--- begin ---
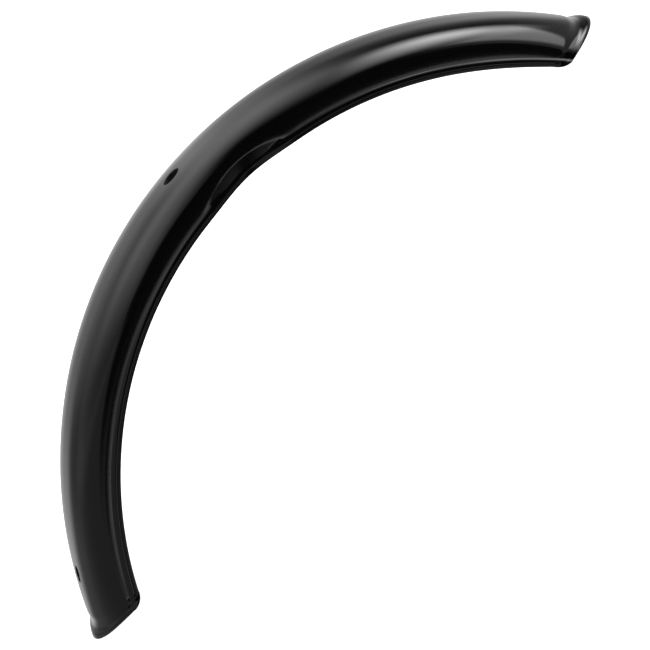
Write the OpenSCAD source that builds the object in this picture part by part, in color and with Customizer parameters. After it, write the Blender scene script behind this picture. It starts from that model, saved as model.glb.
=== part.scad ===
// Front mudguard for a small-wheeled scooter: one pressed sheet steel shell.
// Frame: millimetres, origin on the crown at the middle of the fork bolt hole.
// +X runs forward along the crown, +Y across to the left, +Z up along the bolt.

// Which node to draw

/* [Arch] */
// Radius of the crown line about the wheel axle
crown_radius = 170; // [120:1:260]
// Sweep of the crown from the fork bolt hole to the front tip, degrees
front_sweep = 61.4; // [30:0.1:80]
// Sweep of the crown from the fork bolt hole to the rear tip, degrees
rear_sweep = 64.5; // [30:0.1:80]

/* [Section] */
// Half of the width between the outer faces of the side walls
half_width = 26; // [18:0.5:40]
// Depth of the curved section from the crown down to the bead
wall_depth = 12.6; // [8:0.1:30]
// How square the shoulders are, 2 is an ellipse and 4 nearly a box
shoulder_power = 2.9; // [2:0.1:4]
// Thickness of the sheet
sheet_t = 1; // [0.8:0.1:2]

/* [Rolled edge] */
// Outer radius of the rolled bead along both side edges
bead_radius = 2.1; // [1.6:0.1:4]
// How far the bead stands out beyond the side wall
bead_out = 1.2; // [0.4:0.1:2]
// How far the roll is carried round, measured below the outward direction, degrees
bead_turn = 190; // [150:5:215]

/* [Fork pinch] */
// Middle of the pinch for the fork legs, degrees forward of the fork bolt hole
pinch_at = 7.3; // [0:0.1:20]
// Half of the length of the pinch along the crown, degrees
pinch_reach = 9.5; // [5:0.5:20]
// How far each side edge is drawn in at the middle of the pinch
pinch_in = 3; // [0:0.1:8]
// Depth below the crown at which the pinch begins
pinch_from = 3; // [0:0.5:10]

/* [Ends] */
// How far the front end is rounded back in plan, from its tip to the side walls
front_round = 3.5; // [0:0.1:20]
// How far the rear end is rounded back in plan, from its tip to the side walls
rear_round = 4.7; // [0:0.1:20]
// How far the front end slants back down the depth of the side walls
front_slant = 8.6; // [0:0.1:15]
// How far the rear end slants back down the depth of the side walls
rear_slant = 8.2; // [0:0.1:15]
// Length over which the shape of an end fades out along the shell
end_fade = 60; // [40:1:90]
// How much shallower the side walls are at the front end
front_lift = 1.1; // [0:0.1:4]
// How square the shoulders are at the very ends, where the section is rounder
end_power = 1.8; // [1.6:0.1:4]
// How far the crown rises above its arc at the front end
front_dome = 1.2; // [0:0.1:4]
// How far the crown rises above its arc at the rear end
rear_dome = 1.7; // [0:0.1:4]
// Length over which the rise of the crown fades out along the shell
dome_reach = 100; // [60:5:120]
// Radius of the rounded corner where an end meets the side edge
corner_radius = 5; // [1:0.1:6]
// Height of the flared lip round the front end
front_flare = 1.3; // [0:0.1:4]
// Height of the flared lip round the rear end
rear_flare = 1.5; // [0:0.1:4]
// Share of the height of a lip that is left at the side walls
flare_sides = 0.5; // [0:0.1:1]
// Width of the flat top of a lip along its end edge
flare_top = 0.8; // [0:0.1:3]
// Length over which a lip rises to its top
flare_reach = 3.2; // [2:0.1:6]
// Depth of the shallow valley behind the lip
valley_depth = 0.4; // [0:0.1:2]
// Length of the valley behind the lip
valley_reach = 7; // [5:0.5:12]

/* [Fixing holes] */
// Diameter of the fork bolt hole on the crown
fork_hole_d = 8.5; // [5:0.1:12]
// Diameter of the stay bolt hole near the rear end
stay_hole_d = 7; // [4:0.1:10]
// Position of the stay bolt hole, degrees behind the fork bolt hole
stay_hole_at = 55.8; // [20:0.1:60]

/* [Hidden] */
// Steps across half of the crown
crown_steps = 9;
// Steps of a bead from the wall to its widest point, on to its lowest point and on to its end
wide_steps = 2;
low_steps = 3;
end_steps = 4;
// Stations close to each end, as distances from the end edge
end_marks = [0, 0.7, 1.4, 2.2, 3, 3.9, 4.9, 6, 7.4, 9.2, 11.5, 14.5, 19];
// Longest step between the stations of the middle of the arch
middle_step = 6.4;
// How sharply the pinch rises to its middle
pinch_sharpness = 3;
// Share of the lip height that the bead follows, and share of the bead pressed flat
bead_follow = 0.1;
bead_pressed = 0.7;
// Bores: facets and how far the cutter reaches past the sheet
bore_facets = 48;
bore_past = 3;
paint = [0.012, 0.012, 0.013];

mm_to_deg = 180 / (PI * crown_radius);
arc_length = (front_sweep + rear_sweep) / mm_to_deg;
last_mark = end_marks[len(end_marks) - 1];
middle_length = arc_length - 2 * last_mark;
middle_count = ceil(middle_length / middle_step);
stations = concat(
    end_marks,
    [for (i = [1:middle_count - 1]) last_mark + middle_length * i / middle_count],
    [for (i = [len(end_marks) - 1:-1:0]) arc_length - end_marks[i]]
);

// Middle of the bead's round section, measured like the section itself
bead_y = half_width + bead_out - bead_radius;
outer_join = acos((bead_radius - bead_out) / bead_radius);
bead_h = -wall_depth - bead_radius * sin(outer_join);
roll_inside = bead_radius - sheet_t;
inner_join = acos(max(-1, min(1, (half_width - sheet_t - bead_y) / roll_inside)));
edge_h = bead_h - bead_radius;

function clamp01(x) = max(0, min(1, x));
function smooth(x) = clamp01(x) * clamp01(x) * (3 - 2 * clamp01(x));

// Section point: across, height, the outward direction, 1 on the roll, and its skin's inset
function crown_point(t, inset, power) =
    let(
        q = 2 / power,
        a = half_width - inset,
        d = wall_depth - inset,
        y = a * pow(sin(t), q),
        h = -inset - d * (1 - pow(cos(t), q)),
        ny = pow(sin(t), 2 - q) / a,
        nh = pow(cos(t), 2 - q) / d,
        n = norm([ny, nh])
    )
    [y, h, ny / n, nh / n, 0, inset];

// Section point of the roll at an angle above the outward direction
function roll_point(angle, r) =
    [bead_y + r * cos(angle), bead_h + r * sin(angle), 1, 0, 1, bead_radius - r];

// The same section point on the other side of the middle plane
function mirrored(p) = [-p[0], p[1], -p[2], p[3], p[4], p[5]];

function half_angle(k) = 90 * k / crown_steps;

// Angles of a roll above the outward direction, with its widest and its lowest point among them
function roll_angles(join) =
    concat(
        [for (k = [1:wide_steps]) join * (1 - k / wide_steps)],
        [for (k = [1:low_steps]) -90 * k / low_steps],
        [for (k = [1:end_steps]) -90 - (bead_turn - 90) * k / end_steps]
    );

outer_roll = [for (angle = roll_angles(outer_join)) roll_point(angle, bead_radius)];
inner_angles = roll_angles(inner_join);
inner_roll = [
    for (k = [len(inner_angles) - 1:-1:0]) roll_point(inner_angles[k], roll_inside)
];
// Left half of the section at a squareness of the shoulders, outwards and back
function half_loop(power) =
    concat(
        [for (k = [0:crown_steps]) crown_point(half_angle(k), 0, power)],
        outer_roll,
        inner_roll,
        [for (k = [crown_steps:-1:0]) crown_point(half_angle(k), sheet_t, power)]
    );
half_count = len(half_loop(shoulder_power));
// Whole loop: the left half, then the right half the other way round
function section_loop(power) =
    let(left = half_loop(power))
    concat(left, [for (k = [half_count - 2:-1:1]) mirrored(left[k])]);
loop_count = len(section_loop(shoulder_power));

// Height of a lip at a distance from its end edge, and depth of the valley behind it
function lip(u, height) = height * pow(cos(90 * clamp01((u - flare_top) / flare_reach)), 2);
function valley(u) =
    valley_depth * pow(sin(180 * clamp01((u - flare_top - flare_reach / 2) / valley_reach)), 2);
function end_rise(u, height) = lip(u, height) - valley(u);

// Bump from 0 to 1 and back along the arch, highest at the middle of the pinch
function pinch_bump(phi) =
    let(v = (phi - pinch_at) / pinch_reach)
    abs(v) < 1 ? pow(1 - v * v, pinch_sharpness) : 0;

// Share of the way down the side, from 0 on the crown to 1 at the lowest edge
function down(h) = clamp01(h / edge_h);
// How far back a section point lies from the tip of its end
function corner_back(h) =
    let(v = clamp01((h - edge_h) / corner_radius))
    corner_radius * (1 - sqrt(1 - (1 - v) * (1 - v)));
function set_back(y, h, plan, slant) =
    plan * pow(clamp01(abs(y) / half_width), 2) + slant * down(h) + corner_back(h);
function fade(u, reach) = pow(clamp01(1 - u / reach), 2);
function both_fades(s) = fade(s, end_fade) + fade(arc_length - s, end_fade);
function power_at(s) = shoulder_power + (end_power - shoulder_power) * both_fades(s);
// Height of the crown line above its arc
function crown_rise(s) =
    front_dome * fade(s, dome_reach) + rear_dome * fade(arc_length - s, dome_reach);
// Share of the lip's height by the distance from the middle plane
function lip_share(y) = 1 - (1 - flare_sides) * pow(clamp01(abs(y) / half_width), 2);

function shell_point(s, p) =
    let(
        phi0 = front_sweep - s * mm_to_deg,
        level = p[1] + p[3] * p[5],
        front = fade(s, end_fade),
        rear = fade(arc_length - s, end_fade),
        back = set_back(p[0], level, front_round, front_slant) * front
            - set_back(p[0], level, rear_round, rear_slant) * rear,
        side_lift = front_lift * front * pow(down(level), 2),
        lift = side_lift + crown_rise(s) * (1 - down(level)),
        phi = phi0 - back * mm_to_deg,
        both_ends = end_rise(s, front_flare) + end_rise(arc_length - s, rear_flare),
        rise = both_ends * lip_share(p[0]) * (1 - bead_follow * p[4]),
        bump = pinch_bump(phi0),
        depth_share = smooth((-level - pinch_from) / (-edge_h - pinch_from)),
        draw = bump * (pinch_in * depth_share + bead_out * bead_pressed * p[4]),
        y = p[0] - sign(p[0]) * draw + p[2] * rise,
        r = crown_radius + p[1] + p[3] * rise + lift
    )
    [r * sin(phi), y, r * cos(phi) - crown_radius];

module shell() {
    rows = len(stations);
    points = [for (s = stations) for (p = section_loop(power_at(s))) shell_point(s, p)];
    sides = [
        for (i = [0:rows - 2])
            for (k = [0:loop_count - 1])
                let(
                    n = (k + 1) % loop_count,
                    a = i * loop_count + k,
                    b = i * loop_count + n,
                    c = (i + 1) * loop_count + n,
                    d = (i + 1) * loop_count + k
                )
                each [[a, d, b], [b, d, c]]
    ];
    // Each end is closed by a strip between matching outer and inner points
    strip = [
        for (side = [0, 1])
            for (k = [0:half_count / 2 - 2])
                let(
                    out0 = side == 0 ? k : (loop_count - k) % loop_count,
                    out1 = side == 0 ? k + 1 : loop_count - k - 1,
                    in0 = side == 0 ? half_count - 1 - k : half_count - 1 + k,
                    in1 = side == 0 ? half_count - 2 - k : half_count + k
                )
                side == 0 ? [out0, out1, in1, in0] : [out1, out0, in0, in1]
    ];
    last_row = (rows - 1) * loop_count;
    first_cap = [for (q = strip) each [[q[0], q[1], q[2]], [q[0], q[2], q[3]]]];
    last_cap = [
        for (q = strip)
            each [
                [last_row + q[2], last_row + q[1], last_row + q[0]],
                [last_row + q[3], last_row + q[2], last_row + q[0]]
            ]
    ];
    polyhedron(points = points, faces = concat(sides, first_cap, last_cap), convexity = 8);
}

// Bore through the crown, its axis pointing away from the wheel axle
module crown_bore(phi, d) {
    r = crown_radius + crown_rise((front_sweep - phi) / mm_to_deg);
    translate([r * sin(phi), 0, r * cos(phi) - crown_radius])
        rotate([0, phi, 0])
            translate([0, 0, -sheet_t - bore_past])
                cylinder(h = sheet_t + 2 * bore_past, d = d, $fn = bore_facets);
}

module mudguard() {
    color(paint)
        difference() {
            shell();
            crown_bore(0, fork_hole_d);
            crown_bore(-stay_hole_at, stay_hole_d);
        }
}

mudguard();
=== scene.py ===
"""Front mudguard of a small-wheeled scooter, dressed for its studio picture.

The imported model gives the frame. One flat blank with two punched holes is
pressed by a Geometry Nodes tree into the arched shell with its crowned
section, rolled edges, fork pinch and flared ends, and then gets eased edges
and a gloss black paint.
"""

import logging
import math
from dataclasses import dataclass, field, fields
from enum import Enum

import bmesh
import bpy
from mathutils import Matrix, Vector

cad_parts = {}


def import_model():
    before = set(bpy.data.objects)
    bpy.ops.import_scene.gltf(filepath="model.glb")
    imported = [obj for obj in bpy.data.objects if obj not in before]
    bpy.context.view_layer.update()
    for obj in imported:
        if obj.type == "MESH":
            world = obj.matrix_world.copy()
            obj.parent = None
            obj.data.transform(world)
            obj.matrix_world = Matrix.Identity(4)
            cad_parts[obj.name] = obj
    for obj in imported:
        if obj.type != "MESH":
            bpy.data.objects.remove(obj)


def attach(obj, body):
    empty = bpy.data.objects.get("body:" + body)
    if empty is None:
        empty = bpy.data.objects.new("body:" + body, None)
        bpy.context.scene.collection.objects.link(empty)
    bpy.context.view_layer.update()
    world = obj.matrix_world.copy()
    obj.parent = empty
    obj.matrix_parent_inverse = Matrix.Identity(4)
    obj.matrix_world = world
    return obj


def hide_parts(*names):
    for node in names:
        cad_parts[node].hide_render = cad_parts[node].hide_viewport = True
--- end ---
### EXERCISE TASK
What is needed is an exact copy of the lines from the start of the listing through the line where "bead_turn = 190; // [150:5:215]" sits, please, both end lines included and nothing more.

### FINAL ANSWER
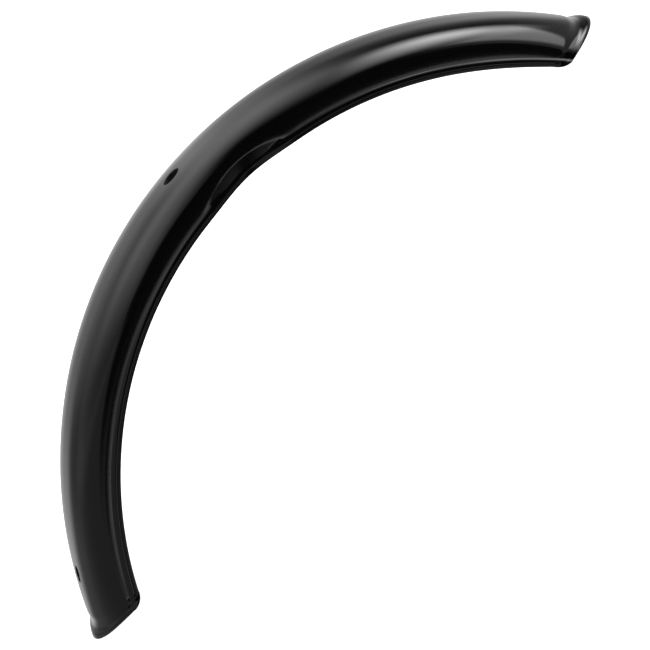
Write the OpenSCAD source that builds the object in this picture part by part, in color and with Customizer parameters. After it, write the Blender scene script behind this picture. It starts from that model, saved as model.glb.
=== part.scad ===
// Front mudguard for a small-wheeled scooter: one pressed sheet steel shell.
// Frame: millimetres, origin on the crown at the middle of the fork bolt hole.
// +X runs forward along the crown, +Y across to the left, +Z up along the bolt.

// Which node to draw

/* [Arch] */
// Radius of the crown line about the wheel axle
crown_radius = 170; // [120:1:260]
// Sweep of the crown from the fork bolt hole to the front tip, degrees
front_sweep = 61.4; // [30:0.1:80]
// Sweep of the crown from the fork bolt hole to the rear tip, degrees
rear_sweep = 64.5; // [30:0.1:80]

/* [Section] */
// Half of the width between the outer faces of the side walls
half_width = 26; // [18:0.5:40]
// Depth of the curved section from the crown down to the bead
wall_depth = 12.6; // [8:0.1:30]
// How square the shoulders are, 2 is an ellipse and 4 nearly a box
shoulder_power = 2.9; // [2:0.1:4]
// Thickness of the sheet
sheet_t = 1; // [0.8:0.1:2]

/* [Rolled edge] */
// Outer radius of the rolled bead along both side edges
bead_radius = 2.1; // [1.6:0.1:4]
// How far the bead stands out beyond the side wall
bead_out = 1.2; // [0.4:0.1:2]
// How far the roll is carried round, measured below the outward direction, degrees
bead_turn = 190; // [150:5:215]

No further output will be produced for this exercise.